At the third debate, John McCain accused Barack Obama of promoting "single-payer" national health insurance, a system that puts every American on the equivalent of Medicare, the efficient low cost system that keeps retirees alive. Barack's response was a grin and "who me?" Then he and McCain outlined their complex health insurance plans that few could understand in detail, plans that would cross a rabbi's eyes.

Neither candidate told us how to revive the crashing economy, joining the professional economists and Nobel Laureates who are also lost. Both candidates support the quick rescue of banks and bankers from their derivative mistakes, but are slow to restore the purchasing power of the American masses by building roads, schools, hospitals etc.

They agree that America is spending beyond its means resulting in enormous deficits.

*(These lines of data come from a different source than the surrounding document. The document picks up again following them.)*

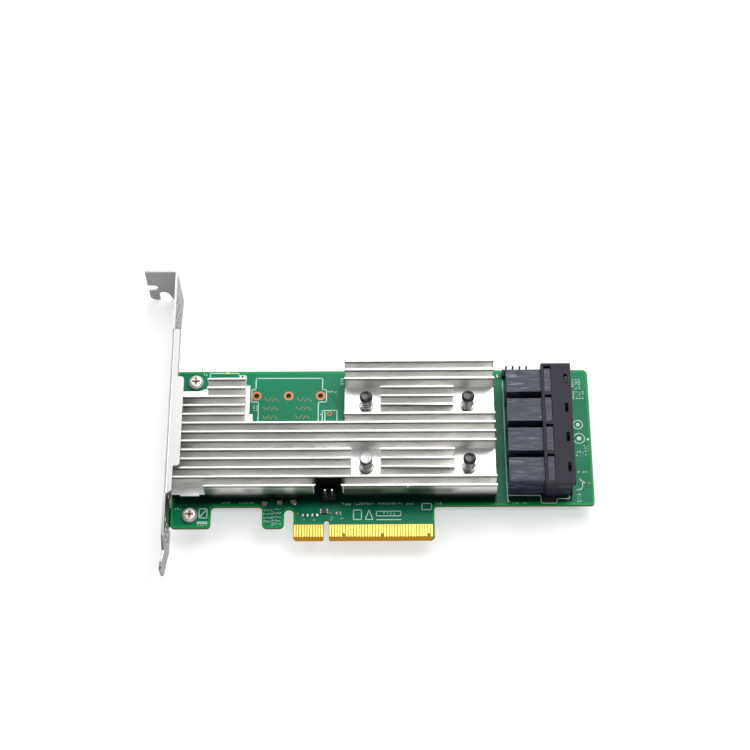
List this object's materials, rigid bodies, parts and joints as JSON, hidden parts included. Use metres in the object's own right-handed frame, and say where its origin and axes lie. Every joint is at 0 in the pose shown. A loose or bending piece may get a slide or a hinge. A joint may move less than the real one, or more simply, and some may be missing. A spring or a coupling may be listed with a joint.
{
  "type": "raid controller card",
  "caption": "Low-height storage controller card with a keyed gold edge, a wide finned heatsink on spring pins, ganged right-angle ports and a tall perforated bracket.",
  "frame": {"origin": "bottom edge of the gold finger, at the middle of its key slot, half way through the board's thickness", "axes": "+X along the card from the bracket to the ports, +Y up the card away from its gold edge, +Z out of the component face"},
  "size_m": [0.169, 0.1201, 0.0218],
  "materials": {
    "solder_mask": "semi-gloss green solder mask over the laminate",
    "gold": "polished hard gold plating",
    "heatsink_aluminium": "machined and clear finished, semi-gloss",
    "chip_black": "matt moulding compound",
    "thermal_pad_grey": "soft matt silicone",
    "inductor_grey": "pressed metal powder, matt",
    "pin_plastic": "moulded black nylon, satin",
    "spring_steel": "dark drawn wire",
    "port_plastic": "moulded glass-filled plastic, blue-black",
    "shroud_plastic": "moulded plastic, dark slate",
    "header_plastic": "moulded black plastic",
    "header_pin_metal": "bright tin plate",
    "bracket_steel": "plated steel sheet, satin",
    "screw_steel": "bright zinc plate",
    "capacitor_ceramic": "fired ceramic, tan",
    "capacitor_tin": "tinned ends",
    "resistor_black": "coated alumina",
    "sensor_plastic": "matt moulding compound",
    "led_lens": "clear yellow-green resin"
  },
  "bodies": {
    "root": {"circuit_board": "solder_mask", "edge_contacts": "gold", "heatsink": "heatsink_aluminium", "controller_chip": "chip_black", "thermal_pad": "thermal_pad_grey", "power_inductors": "inductor_grey", "regulator_chips": "chip_black", "push_pin_1": "pin_plastic", "push_pin_2": "pin_plastic", "push_pin_3": "pin_plastic", "push_pin_4": "pin_plastic", "pin_spring_1": "spring_steel", "pin_spring_2": "spring_steel", "pin_spring_3": "spring_steel", "pin_spring_4": "spring_steel", "port_body_1": "port_plastic", "port_body_2": "port_plastic", "port_body_3": "port_plastic", "port_body_4": "port_plastic", "port_shroud": "shroud_plastic", "two_pin_header_body": "header_plastic", "two_pin_header_pins": "header_pin_metal", "four_pin_header_body": "header_plastic", "four_pin_header_pins": "header_pin_metal", "bracket": "bracket_steel", "bracket_screws": "screw_steel", "capacitor_bodies": "capacitor_ceramic", "capacitor_ends": "capacitor_tin", "chip_resistors": "resistor_black", "sensor_chip": "sensor_plastic", "indicator_led": "led_lens"}
  },
  "joints": []
}
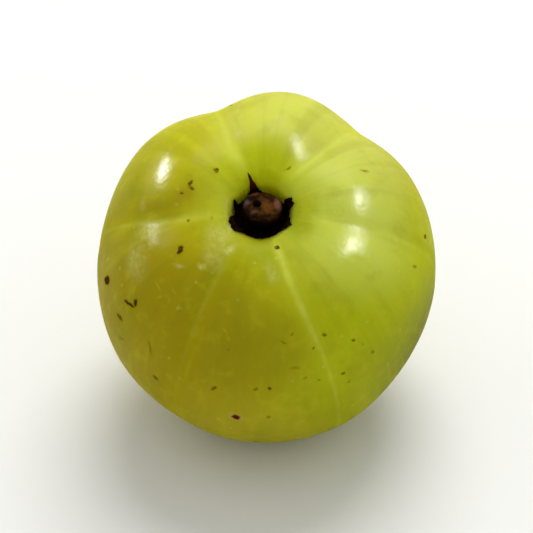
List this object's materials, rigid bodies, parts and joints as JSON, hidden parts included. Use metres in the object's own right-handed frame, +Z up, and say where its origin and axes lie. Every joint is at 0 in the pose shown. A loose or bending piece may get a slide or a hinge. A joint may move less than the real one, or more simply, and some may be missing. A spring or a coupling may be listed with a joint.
{
  "type": "indian gooseberry",
  "caption": "Round, slightly flattened orchard fruit with shallow lengthwise furrows, a crater at the stem end with a dried calyx and a woody stub, and a small flat to lie on.",
  "frame": {"origin": "under the middle of the object's bounding box, on the surface it lies on", "axes": "+Z up from that surface; the stem end leans toward -Y, 26 degrees from +Z, and 2 degrees toward -X"},
  "size_m": [0.0334, 0.034, 0.0329],
  "materials": {
    "skin": "smooth waxy yellow-green fruit skin, translucent, with paler furrow lines",
    "calyx": "dried, nearly black, matt and curled",
    "bark": "dry brown woody stalk end, rough and matt"
  },
  "bodies": {
    "root": {"fruit": "skin", "calyx": "calyx", "stem_stub": "bark", "style_tip": "bark"}
  },
  "joints": []
}
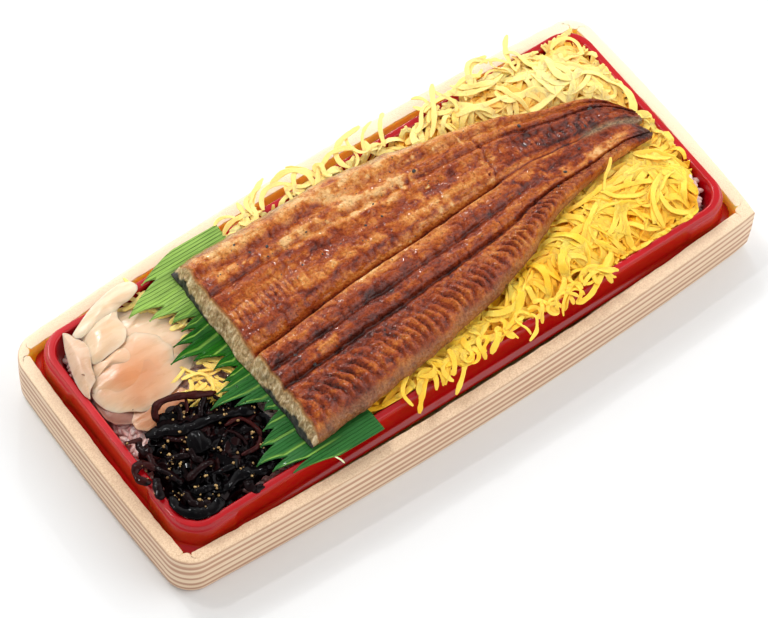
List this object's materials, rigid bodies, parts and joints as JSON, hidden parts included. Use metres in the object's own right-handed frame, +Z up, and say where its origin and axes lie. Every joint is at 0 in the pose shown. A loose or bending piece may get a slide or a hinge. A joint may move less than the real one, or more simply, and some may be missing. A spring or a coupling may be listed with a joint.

Yet they support expensive military operations in Iraq, Afghanistan and Pakistan and the largest military establishment in the world including 737 US military bases in 130 countries.

The winner of the debate was the most handsome, the most likable, the most articulate, the smoothest and the youngest performer who overcame an irascible old man, the representative of a collapsing political party facing abject domestic and foreign failure. Obama could have clarified the differences between the parties by asking McCain a simple question: “Is this a good time to talk to you about your plan to privatize Social Security?” But the debate revealed no solutions to the overwhelming problems. If they arrive at all they will come after the Obama inauguration, after the celebration, in the glorious first 100 days - we hope.

And hope will be needed, for the future is a mystery. As pundit David Broder wrote in the Washington Post. “Something strange is happening in this strangest of all presidential contests. The longer it goes on, the less we know about what either of these men would do if he were in the Oval Office next year.”

Monday, October 13, 2008

McCain's Last Gasp

McCain's Last Gasp
By Jerome Grossman

William Kristol, the neo-con columnist at the New York Times, has surrendered the campaign of John McCain. “His campaign is totally overmatched by Obama's........ McCain is doomed.”

Obama's lead in the polls is lengthening. He is far ahead on domestic issues although today’s stock market rally will help McCain by modifying the wave of bad financial news. Public concern about foreign and military policy, issues on which McCain is strong, continues to slide.

Look for a shift in the McCain strategy, away from issues of public policy, away from attacks on Obama's associations, away from Obama's inexperience.

The McCain focus in the last two weeks of the campaign will be his life story, his ancestors, his military service, his five year imprisonment in Hanoi, his bi-partisan initiatives in Congress, his embodiment of the American Hero and American values, making him the person who "deserves to be President."

This story, this strategy, may not work but it appears to be all that McCain has left.